INPUT RECORDS ▸
>> begin

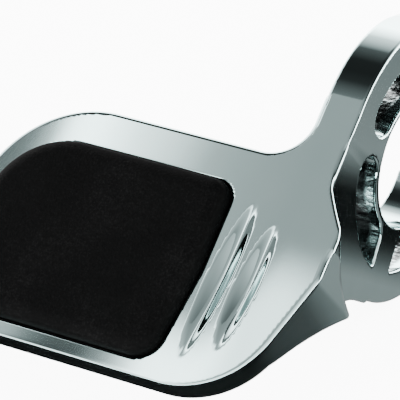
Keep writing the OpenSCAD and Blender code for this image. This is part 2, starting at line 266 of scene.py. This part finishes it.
# ---------------------------------------------------------------- meshing
def contour(f, lo, hi, step):
    """Quads on the surface f = 0, each vertex moved onto it, with normals from its gradient."""
    n = [int(math.ceil((b - a) / step)) + 2 for a, b in zip(lo, hi)]
    n = [v + (-v) % 4 + 1 for v in n]
    axes = [a - step + step * np.arange(v) for a, v in zip(lo, n)]
    # Blocks of 4 cells: the function is only worked out where the surface can pass.
    nb = [(v - 1) // 4 for v in n]
    mids = [a[0] + step * (4 * np.arange(b) + 2) for a, b in zip(axes, nb)]
    g = np.stack(np.meshgrid(*mids, indexing="ij"), -1).reshape(-1, 3)
    coarse = np.concatenate([f(c) for c in np.array_split(g, max(1, len(g) // 200000))]).reshape(nb)
    hot = np.abs(coarse) < step * 2 * math.sqrt(3) * 1.25
    dist = np.repeat(np.repeat(np.repeat(coarse, 4, 0), 4, 1), 4, 2)
    dist = np.pad(dist, ((0, 1),) * 3, mode="edge")
    near = np.zeros(n, bool)
    hot_cells = np.repeat(np.repeat(np.repeat(hot, 4, 0), 4, 1), 4, 2)
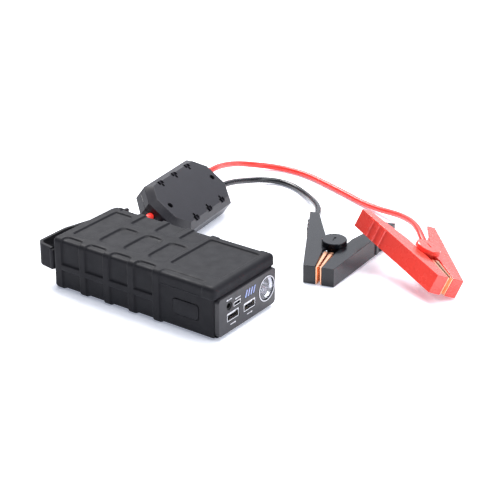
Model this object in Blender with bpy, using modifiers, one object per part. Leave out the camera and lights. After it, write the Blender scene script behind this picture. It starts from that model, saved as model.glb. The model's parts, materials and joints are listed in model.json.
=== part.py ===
"""A pocket jump starter: a rubber-armoured power pack, its smart-box lead and two battery clamps.

Sizes in the tables below are millimetres and degrees; MM turns them into Blender's metres.
+X is the pack's port end, +Y the side of the high-current socket and +Z is up.
The origin is the middle of the pack's underside.
"""

import math

import bmesh
import bpy
from mathutils import Matrix, Vector

MM = 0.001
GAP = 0.3

# ---- pack: the rubber armour ----
REAR, FRONT = -75.0, 73.0
HALF_WIDTH = 36.6
HEIGHT = 41.0
EDGE_ROUND = 3.4
CORNER_ROUND = 4.0
STRAP_CORNER_ROUND = 8.0
RECESS = 1.2
BAND_RECESS = 0.6
CAVITY = ((-71.5, -33.0, 2.5), (70.5, 33.0, 38.3))
PANEL_START, PANEL_PITCH, PANEL_LENGTH = -66.4, 22.7, 16.6
PANEL_COUNT = 4
LOWER_PANEL_TOP, UPPER_PANEL_FOOT = 16.0, 21.0
WRAP_EDGE = -29.3
FRONT_ZONE_START, FRONT_ZONE_TOP = 24.6, 31.8
BAND_END = 62.0

# ---- pack: the case, the front panel and what it carries ----
CASE_LOW, CASE_HIGH = (-71.2, -32.7, 2.8), (70.2, 32.7, 38.0)
CASE_WALL = 1.5
CASE_SPLIT = 24.5
PANEL_BACK, PANEL_FACE = 70.5, 75.0
PANEL_HALF_WIDTH, PANEL_FOOT, PANEL_HEAD = 34.1, 2.9, 31.6
PORT_CENTRES = {"usb_port_near": (-17.3, 14.2), "usb_port_far": (2.5, 13.9)}
USB_SIZE = (13.8, 6.4)
USB_WALL = 0.6
MICRO_CENTRE, MICRO_SIZE = (-12.1, 21.7), (8.6, 3.2)
JACK_CENTRE, JACK_RADIUS = (-22.1, 23.2), 2.9
LIGHT_START, LIGHT_PITCH, LIGHT_HEIGHT, LIGHT_LEAN = (-1.7, 24.3), 3.2, 5.4, 20.0
LIGHT_WIDTH = 1.3
LIGHT_COUNT = 4
TORCH_CENTRE, TORCH_RADIUS = (23.3, 18.4), 9.7

# ---- pack: button, board and cells ----
BUTTON_CENTRE, BUTTON_SIZE = (47.3, 18.0), (22.3, 11.6)
BUTTON_FACE, BUTTON_BACK = -35.9, -34.0
BOARD_LOW, BOARD_HIGH = (27.0, -26.0, 17.8), (69.5, 12.0, 19.4)
CELL_LOW, CELL_SIZE, CELL_COUNT = (-38.0, -30.0, 4.8), (62.0, 60.0, 9.6), 3

# ---- the high-current socket, its plug and its strap cover ----
SOCKET_X, SOCKET_Z = -57.0, 20.5
CONTACT_SPREAD = 4.5
SOCKET_FACE, SOCKET_BACK = 35.0, 13.5
NOSE_SIZE, NOSE_TIP = (18.0, 9.0), 22.8
GRIP_SIZE, GRIP_START, GRIP_END = (21.0, 13.0), 36.9, 46.2
STRAP_ROOT = (-77.4, -34.2)
STRAP_FOOT, STRAP_HEAD = 15.4, 33.0
STRAP_THICK = 2.4
STRAP_SLOPE = 0.18
STRAP_BACK = -89.3

# ---- the smart box, in its own frame: X along it, Z out of its cover ----
BOX_CENTRE, BOX_TURN = (-57.9, 109.1, 31.6), (35.4, 1.0, 98.2)
BOX_END, BOX_END_HALF = 45.4, 12.1
BOX_SIDE, BOX_SIDE_HALF = 25.6, 33.4
BOX_BEVEL, BOX_SPLIT, BOX_DEPTH = 5.0, -11.0, -22.5
BOX_FOOT_BEVEL = 4.0
BOX_WALL = 2.0
VENT_PITCH, VENT_SLOT, VENT_POCKET = 21.0, (2.2, 5.0, 3.6), (6.6, 2.4, 1.5)
SCREW_X = 34.0
GLANDS = {"gland_red": (8.2, -9.5), "gland_black": (-7.0, -12.0)}
GLAND_START, GLAND_TIP = 41.2, 50.5

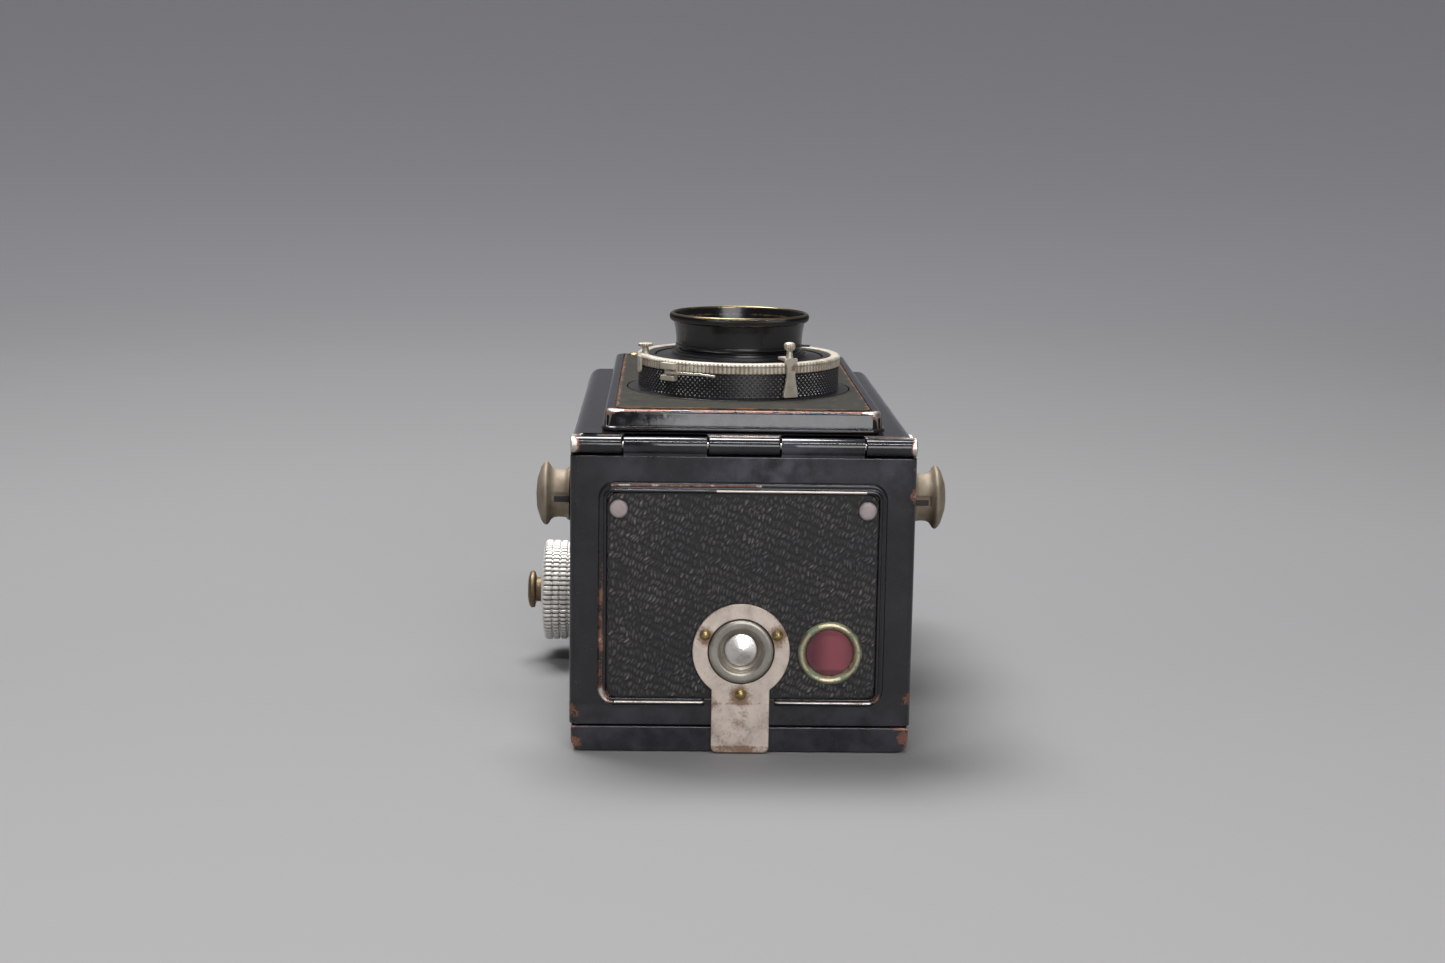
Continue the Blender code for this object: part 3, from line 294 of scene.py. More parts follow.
def cut(obj, *cutters):
    """Cut closed meshes out of a piece, and bake the result into its mesh."""
    for cutter in cutters:
        modifier = obj.modifiers.new("cut", "BOOLEAN")
        modifier.object = cutter
        modifier.solver = "EXACT"
    bpy.context.view_layer.update()
    baked = bpy.data.meshes.new_from_object(obj.evaluated_get(bpy.context.evaluated_depsgraph_get()))
    obj.modifiers.clear()
    obj.data = baked
    baked.set_sharp_from_angle(angle=math.radians(38.0))
    for cutter in cutters:
        bpy.data.objects.remove(cutter)
    return obj


def add(body, slot, material, *objs, stands_for=()):
    """Hang finished pieces on a body with their material. slot is not used."""
    for obj in objs:
        obj.data.materials.clear()
        obj.data.materials.append(material)
        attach(obj, body)
    if stands_for:
        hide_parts(*stands_for)
    return objs[0]


# ---------------------------------------------------------------- material recipes
class Finish:
    """Strings shader nodes together for one material. Coordinates are the row frame at rest, in mm."""

    def __init__(self, name, colour=(0.1, 0.1, 0.1), roughness=0.4, metallic=0.0):
        self.material = bpy.data.materials.new(name)
        self.material.use_nodes = True
        self.tree = self.material.node_tree
        self.shader = self.tree.nodes["Principled BSDF"]
        self.set("Base Color", colour)
        self.set("Roughness", roughness)
        self.set("Metallic", metallic)
        self.material.diffuse_color = (*colour, 1.0)
        self.material.roughness = roughness
        self.material.metallic = metallic
        self.place = self.vector("MULTIPLY", self.add("ShaderNodeTexCoord").outputs["Object"], (1000,) * 3)

    def add(self, kind, **settings):
        node = self.tree.nodes.new(kind)
        for key, value in settings.items():
            setattr(node, key, value)
        return node

    def feed(self, socket, value):
        if isinstance(value, bpy.types.NodeSocket):
            self.tree.links.new(value, socket)
        elif socket.type == "RGBA":
            socket.default_value = (*value, 1.0)
        else:
            socket.default_value = value

    def set(self, name, value):
        self.feed(self.shader.inputs[name], value)

    def node(self, kind, inputs, output=0, **settings):
        """Output of a new node whose inputs, named or numbered, are fed with values or sockets."""
        node = self.add(kind, **settings)
        for key, value in inputs.items():
            self.feed(node.inputs[key], value)
        return node.outputs[output]

    def math(self, operation, a, b=0.0, clamp=False):
        return self.node("ShaderNodeMath", {0: a, 1: b}, operation=operation, use_clamp=clamp)

    def times(self, a, b):
        return self.math("MULTIPLY", a, b)

    def plus(self, *parts):
        result = parts[0]
        for part in parts[1:]:
            result = self.math("ADD", result, part)
        return result

    def sway(self, value, amount):
        """A pattern that swings about 0 instead of a half, scaled."""
        return self.times(self.math("SUBTRACT", value, 0.5), amount)

    def vector(self, operation, a, b):
        output = "Value" if operation in ("DOT_PRODUCT", "DISTANCE", "LENGTH") else "Vector"
        return self.node("ShaderNodeVectorMath", {0: a, 1: b}, output, operation=operation)

    def attribute(self, name):
        return self.add("ShaderNodeAttribute", attribute_name=name).outputs["Fac"]

    def noise(self, per_mm, detail=3.0, place=None, stretch=None):
        place = place or self.place
        if stretch:
            place = self.vector("MULTIPLY", place, stretch)
        settings = {"Vector": place, "Scale": per_mm, "Detail": detail, "Roughness": 0.55}
        return self.node("ShaderNodeTexNoise", settings, "Fac")

    def cells(self, per_mm):
        return self.node("ShaderNodeTexVoronoi", {"Vector": self.place, "Scale": per_mm}, "Distance")

    def turned(self, degrees, axis, stretch):
        """The coordinates turned and then stretched, for slanted or brushed patterns."""
        inputs = {"Vector": self.place, "Axis": axis, "Angle": math.radians(degrees)}
        turned = self.node("ShaderNodeVectorRotate", inputs, rotation_type="AXIS_ANGLE")
        return self.vector("MULTIPLY", turned, stretch)

    def ramp(self, value, low, high, smoothly=True):
        """0 below low and 1 above high; low may be above high."""
        inputs = {"Value": value, "From Min": low, "From Max": high}
        kind = "SMOOTHSTEP" if smoothly else "LINEAR"
        return self.node("ShaderNodeMapRange", inputs, "Result", interpolation_type=kind)

    def blend(self, factor, a, b):
        return self.node("ShaderNodeMix", {"Factor": factor, 6: a, 7: b}, 2, data_type="RGBA")

    def mix(self, factor, a, b):
        return self.node("ShaderNodeMix", {"Factor": factor, 2: a, 3: b}, data_type="FLOAT")

    def bump(self, height, depth_mm):
        inputs = {"Strength": 1.0, "Distance": depth_mm * MM, "Height": height}
        previous = self.shader.inputs["Normal"].links
        if previous:
            inputs["Normal"] = previous[0].from_socket
        self.set("Normal", self.node("ShaderNodeBump", inputs))

    def edges(self, radius_mm):
        """About 1 on a square edge, falling to 0 a radius away from it."""
        bevelled = self.node("ShaderNodeBevel", {"Radius": radius_mm * MM}, samples=6)
        normal = self.add("ShaderNodeNewGeometry").outputs["Normal"]
        turn = self.vector("DOT_PRODUCT", bevelled, normal)
        return self.math("MULTIPLY", self.math("SUBTRACT", 1.0, turn), 3.4, clamp=True)

    def near(self, centre, radius):
        """1 at a place, falling to 0 at a radius from it."""
        return self.ramp(self.vector("DISTANCE", self.place, tuple(centre)), radius, 0.0)

    def zone(self, x, y, z, soft=1.5):
        """1 inside a block of space, fading over a soft border."""
        parts = self.add("ShaderNodeSeparateXYZ")
        self.feed(parts.inputs[0], self.place)
        result = None
        for socket, span in zip(parts.outputs, (x, y, z)):
            if span is None:
                continue
            rise = self.ramp(socket, span[0] - soft, span[0])
            fall = self.ramp(socket, span[1] + soft, span[1])
            inside = self.times(rise, fall)
            result = inside if result is None else self.times(result, inside)
        return result

    def masks(self, places):
        """Scaled masks of (mask maker, amount) pairs."""
        return [self.times(mask(self), strength) for mask, strength in places]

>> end

GIVEN REQUEST ▸ Produce only the lines from the line containing "attach(obj, body)" through the line containing "socket.default_value = value", inclusive of both, exactly as they stand in the entries above.

WRITTEN ANSWER ▸
        attach(obj, body)
    if stands_for:
        hide_parts(*stands_for)
    return objs[0]


# ---------------------------------------------------------------- material recipes
class Finish:
    """Strings shader nodes together for one material. Coordinates are the row frame at rest, in mm."""

    def __init__(self, name, colour=(0.1, 0.1, 0.1), roughness=0.4, metallic=0.0):
        self.material = bpy.data.materials.new(name)
        self.material.use_nodes = True
        self.tree = self.material.node_tree
        self.shader = self.tree.nodes["Principled BSDF"]
        self.set("Base Color", colour)
        self.set("Roughness", roughness)
        self.set("Metallic", metallic)
        self.material.diffuse_color = (*colour, 1.0)
        self.material.roughness = roughness
        self.material.metallic = metallic
        self.place = self.vector("MULTIPLY", self.add("ShaderNodeTexCoord").outputs["Object"], (1000,) * 3)

    def add(self, kind, **settings):
        node = self.tree.nodes.new(kind)
        for key, value in settings.items():
            setattr(node, key, value)
        return node

    def feed(self, socket, value):
        if isinstance(value, bpy.types.NodeSocket):
            self.tree.links.new(value, socket)
        elif socket.type == "RGBA":
            socket.default_value = (*value, 1.0)
        else:
            socket.default_value = value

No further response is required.